* EXERCISE OBJECTIVE:
Repeat exactly, and only, the lines from the one that contains "standing_can(near_back(SMALL_CAN_AT), SMALL_CAN_R, SMALL_CAN_H))" through the one that contains "obj.data.transform(world)", both ends included.
┌──
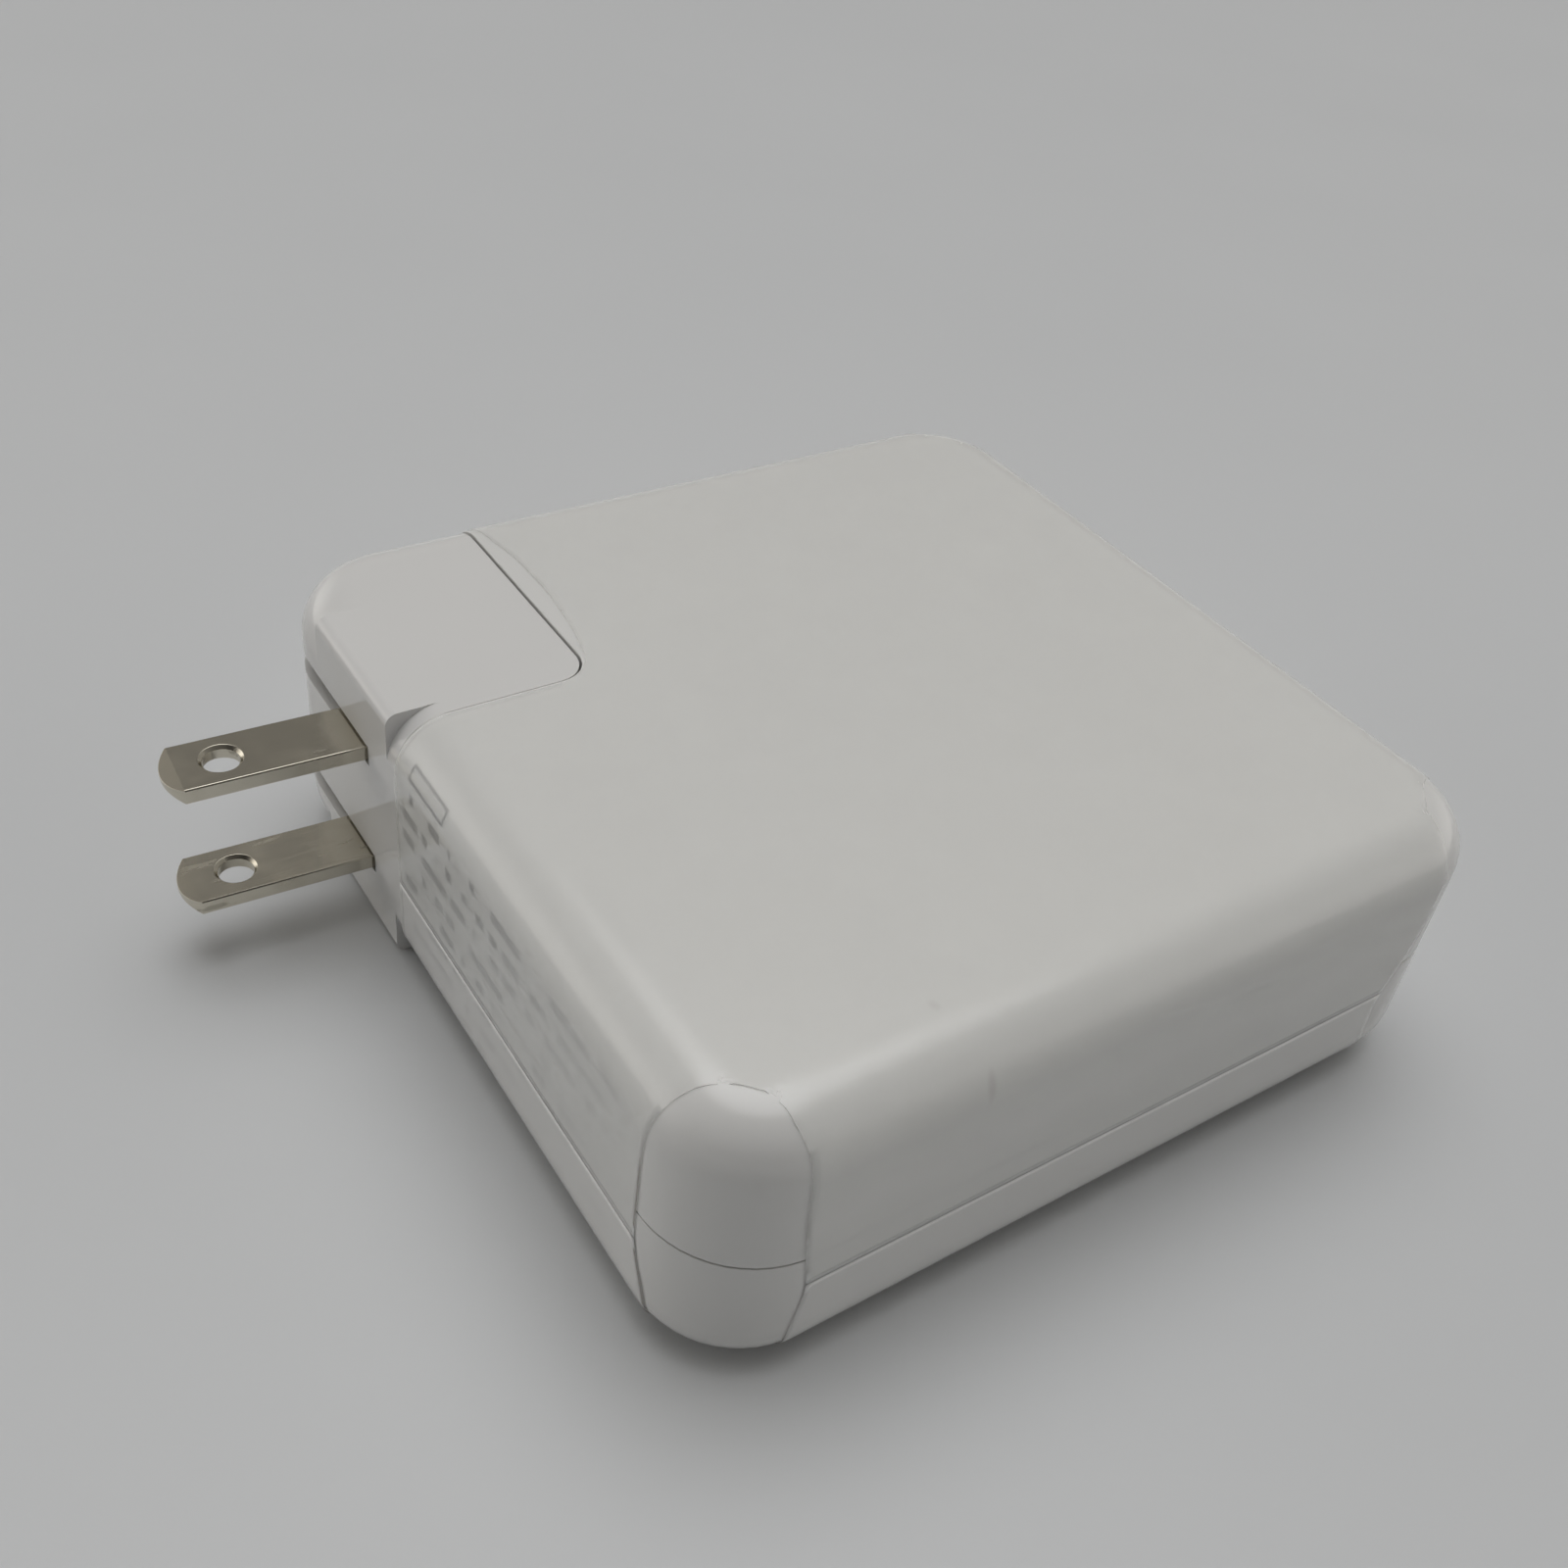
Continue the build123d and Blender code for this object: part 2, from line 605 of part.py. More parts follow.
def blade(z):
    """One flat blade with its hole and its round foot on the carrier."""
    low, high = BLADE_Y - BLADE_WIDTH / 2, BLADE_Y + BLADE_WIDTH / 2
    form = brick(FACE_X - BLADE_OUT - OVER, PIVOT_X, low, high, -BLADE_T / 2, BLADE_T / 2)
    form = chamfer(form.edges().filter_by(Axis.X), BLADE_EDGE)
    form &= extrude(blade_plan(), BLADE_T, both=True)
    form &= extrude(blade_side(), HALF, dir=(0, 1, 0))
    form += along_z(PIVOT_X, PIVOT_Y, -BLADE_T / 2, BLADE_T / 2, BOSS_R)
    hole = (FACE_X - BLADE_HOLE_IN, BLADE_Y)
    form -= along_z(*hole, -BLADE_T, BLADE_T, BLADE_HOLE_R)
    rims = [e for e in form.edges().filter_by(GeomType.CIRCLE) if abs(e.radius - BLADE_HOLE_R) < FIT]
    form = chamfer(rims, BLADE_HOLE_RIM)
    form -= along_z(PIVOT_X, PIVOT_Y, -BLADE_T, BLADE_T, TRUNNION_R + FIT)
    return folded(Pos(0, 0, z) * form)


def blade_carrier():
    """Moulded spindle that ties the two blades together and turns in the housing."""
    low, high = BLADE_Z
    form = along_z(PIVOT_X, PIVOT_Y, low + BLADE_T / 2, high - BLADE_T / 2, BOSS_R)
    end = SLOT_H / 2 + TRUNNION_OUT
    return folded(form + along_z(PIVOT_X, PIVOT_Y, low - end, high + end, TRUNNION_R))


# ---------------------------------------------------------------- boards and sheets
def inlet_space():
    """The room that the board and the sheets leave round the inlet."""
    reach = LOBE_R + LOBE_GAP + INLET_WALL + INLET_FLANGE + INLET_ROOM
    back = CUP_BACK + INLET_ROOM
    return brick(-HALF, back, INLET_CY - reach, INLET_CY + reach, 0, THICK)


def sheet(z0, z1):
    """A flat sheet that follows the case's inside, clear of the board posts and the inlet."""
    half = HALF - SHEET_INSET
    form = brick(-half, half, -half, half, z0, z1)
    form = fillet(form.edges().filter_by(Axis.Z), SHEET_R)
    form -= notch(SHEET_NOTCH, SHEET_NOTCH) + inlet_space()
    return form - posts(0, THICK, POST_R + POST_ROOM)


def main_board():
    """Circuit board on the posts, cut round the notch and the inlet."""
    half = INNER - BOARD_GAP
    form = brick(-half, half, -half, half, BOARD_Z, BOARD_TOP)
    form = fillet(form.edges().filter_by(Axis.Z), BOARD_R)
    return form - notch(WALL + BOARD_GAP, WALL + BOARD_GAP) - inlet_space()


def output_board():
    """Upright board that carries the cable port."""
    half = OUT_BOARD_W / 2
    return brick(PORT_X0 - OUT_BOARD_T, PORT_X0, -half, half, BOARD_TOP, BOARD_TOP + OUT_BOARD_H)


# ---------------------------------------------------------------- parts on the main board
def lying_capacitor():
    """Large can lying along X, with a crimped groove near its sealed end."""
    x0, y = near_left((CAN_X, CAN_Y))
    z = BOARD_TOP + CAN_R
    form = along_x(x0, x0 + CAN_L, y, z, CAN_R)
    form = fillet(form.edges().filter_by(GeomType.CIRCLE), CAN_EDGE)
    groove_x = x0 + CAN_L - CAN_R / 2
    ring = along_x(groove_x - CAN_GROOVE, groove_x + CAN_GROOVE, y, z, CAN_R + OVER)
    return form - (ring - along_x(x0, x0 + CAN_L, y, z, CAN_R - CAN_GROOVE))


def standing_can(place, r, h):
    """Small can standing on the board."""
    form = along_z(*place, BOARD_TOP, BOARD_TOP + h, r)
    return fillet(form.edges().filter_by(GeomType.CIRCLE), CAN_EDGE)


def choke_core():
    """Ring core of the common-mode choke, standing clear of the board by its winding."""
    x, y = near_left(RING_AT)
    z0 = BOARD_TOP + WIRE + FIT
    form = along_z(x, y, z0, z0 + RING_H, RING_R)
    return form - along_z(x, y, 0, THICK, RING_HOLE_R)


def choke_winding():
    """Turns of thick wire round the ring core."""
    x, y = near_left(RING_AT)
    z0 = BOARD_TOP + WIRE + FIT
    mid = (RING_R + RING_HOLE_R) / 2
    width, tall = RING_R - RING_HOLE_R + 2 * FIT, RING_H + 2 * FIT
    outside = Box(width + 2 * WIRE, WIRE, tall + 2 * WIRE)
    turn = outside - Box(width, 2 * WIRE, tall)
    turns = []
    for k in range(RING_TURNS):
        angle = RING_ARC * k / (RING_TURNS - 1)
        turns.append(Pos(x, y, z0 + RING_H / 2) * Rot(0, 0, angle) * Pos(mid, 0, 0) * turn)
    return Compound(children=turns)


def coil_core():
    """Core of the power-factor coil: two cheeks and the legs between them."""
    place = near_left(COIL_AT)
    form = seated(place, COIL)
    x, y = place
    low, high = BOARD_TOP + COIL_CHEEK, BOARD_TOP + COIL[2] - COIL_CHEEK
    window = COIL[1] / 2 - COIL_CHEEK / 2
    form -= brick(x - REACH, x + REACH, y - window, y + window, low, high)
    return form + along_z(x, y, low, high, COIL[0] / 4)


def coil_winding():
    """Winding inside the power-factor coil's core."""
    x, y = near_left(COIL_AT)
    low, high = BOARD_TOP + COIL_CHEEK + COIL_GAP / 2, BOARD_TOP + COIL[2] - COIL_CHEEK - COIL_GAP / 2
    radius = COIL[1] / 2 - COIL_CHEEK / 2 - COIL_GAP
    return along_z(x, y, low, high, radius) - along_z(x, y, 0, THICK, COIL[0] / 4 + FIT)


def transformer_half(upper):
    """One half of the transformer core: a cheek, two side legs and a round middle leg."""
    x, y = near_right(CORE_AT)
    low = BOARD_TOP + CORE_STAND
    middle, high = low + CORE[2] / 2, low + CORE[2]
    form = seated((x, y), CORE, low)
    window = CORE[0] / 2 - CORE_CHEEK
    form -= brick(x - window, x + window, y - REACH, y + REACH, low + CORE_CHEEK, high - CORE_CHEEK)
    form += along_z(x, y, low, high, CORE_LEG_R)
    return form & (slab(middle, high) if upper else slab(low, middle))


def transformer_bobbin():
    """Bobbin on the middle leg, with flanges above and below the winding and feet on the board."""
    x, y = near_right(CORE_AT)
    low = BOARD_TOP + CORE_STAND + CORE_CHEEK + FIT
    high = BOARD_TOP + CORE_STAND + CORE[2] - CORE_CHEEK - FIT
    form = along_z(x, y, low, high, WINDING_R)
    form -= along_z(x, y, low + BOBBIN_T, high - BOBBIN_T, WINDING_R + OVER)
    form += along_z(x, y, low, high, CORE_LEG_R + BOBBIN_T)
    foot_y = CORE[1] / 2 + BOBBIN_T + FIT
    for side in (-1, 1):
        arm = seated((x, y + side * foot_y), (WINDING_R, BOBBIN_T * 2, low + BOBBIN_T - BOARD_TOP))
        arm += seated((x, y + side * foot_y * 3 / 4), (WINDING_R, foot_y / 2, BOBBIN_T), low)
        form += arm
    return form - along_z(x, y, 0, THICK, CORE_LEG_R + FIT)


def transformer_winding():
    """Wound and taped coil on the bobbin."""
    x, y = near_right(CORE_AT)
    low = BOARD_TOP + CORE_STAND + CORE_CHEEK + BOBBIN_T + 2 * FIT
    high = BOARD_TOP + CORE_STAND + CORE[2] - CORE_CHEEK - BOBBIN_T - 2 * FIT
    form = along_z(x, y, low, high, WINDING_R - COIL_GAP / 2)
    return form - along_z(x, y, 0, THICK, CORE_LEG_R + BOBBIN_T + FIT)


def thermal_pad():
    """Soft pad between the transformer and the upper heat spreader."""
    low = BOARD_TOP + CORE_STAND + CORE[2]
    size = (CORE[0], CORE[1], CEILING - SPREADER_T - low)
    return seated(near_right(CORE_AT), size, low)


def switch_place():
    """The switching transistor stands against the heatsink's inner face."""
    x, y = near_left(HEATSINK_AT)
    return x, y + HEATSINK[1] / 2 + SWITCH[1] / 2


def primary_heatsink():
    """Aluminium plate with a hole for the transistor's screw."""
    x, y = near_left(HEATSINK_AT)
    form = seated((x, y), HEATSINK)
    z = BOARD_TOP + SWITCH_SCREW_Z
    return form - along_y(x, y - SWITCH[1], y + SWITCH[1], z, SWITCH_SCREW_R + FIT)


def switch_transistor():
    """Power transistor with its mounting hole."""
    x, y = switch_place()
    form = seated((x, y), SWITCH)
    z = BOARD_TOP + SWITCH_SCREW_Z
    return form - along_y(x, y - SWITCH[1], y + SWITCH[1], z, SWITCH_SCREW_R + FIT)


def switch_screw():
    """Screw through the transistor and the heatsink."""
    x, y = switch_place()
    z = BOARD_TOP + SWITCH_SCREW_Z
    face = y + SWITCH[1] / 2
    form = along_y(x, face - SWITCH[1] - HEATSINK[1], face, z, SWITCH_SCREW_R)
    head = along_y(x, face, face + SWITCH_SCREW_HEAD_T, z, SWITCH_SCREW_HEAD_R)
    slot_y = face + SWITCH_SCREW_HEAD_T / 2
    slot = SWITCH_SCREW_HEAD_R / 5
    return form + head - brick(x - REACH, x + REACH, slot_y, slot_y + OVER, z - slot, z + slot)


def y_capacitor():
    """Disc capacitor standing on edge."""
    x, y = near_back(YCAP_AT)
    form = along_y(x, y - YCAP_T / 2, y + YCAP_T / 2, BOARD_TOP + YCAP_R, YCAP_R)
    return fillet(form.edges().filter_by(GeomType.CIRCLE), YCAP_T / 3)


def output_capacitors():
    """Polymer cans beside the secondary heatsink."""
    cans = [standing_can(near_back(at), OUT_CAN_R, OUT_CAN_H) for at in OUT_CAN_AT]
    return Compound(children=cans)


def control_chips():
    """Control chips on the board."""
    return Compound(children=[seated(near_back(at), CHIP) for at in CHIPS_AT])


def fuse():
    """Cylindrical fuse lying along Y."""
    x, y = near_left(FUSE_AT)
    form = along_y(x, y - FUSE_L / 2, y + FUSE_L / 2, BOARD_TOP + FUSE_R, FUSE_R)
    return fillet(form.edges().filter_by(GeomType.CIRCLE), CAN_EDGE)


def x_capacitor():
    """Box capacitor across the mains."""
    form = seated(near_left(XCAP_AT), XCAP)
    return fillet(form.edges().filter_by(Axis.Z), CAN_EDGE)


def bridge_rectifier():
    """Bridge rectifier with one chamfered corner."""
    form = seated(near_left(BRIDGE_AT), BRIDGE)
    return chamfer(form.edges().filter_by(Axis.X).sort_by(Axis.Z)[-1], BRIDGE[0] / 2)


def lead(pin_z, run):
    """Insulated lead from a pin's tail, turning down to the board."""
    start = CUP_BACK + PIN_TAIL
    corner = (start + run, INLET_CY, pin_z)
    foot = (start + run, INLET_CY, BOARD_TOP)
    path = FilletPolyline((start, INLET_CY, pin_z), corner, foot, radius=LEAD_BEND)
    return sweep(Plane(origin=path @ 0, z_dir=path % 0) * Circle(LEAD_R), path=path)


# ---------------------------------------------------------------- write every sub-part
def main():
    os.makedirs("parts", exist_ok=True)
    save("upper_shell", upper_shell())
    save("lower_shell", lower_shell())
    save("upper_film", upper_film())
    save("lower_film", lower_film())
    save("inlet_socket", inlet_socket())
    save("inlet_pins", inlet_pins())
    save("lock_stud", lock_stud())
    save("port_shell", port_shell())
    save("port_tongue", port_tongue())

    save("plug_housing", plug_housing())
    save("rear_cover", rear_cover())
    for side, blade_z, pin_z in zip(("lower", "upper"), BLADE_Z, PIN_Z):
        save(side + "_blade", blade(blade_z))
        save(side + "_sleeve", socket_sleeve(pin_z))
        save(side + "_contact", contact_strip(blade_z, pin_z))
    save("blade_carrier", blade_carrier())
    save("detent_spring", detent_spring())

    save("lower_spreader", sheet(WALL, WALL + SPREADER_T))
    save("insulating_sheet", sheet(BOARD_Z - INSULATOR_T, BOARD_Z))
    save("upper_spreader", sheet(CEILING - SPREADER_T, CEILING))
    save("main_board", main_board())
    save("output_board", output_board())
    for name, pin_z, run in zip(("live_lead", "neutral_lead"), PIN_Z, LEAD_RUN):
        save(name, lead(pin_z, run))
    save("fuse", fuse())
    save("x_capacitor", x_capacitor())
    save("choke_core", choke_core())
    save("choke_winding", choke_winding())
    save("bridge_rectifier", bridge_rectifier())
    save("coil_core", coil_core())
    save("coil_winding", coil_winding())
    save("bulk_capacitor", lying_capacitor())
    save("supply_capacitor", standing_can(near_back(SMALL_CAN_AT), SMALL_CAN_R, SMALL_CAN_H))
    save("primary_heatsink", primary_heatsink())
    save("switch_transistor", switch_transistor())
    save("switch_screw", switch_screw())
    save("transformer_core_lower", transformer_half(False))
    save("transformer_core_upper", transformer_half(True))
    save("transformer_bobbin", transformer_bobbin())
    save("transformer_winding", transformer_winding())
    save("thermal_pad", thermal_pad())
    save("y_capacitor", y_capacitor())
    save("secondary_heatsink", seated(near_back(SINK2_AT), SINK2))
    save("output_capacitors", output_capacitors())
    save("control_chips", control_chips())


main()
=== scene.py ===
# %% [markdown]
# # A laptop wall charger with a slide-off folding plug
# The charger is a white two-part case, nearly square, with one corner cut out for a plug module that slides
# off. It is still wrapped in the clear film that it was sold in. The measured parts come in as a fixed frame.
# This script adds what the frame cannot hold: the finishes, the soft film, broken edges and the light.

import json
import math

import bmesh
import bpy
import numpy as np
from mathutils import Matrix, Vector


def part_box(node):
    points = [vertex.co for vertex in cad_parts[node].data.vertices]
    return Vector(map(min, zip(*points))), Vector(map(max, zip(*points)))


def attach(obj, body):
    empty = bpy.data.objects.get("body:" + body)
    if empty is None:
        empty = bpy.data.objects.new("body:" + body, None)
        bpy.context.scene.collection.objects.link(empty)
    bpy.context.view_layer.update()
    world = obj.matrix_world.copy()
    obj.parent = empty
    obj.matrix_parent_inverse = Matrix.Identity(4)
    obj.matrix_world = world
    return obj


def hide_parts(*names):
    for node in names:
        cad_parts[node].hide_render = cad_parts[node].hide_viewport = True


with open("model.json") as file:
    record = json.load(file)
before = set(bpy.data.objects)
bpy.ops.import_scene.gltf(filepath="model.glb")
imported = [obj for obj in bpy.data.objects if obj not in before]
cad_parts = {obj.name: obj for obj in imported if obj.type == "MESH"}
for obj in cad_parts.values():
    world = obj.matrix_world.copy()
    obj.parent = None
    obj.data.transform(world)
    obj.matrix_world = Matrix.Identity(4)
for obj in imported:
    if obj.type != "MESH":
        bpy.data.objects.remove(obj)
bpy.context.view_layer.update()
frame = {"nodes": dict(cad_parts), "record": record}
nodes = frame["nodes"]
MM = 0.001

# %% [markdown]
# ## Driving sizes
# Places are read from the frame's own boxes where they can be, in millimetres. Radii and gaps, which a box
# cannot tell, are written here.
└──
* TASK SOLUTION:
    save("supply_capacitor", standing_can(near_back(SMALL_CAN_AT), SMALL_CAN_R, SMALL_CAN_H))
    save("primary_heatsink", primary_heatsink())
    save("switch_transistor", switch_transistor())
    save("switch_screw", switch_screw())
    save("transformer_core_lower", transformer_half(False))
    save("transformer_core_upper", transformer_half(True))
    save("transformer_bobbin", transformer_bobbin())
    save("transformer_winding", transformer_winding())
    save("thermal_pad", thermal_pad())
    save("y_capacitor", y_capacitor())
    save("secondary_heatsink", seated(near_back(SINK2_AT), SINK2))
    save("output_capacitors", output_capacitors())
    save("control_chips", control_chips())


main()
=== scene.py ===
# %% [markdown]
# # A laptop wall charger with a slide-off folding plug
# The charger is a white two-part case, nearly square, with one corner cut out for a plug module that slides
# off. It is still wrapped in the clear film that it was sold in. The measured parts come in as a fixed frame.
# This script adds what the frame cannot hold: the finishes, the soft film, broken edges and the light.

import json
import math

import bmesh
import bpy
import numpy as np
from mathutils import Matrix, Vector


def part_box(node):
    points = [vertex.co for vertex in cad_parts[node].data.vertices]
    return Vector(map(min, zip(*points))), Vector(map(max, zip(*points)))


def attach(obj, body):
    empty = bpy.data.objects.get("body:" + body)
    if empty is None:
        empty = bpy.data.objects.new("body:" + body, None)
        bpy.context.scene.collection.objects.link(empty)
    bpy.context.view_layer.update()
    world = obj.matrix_world.copy()
    obj.parent = empty
    obj.matrix_parent_inverse = Matrix.Identity(4)
    obj.matrix_world = world
    return obj


def hide_parts(*names):
    for node in names:
        cad_parts[node].hide_render = cad_parts[node].hide_viewport = True


with open("model.json") as file:
    record = json.load(file)
before = set(bpy.data.objects)
bpy.ops.import_scene.gltf(filepath="model.glb")
imported = [obj for obj in bpy.data.objects if obj not in before]
cad_parts = {obj.name: obj for obj in imported if obj.type == "MESH"}
for obj in cad_parts.values():
    world = obj.matrix_world.copy()
    obj.parent = None
    obj.data.transform(world)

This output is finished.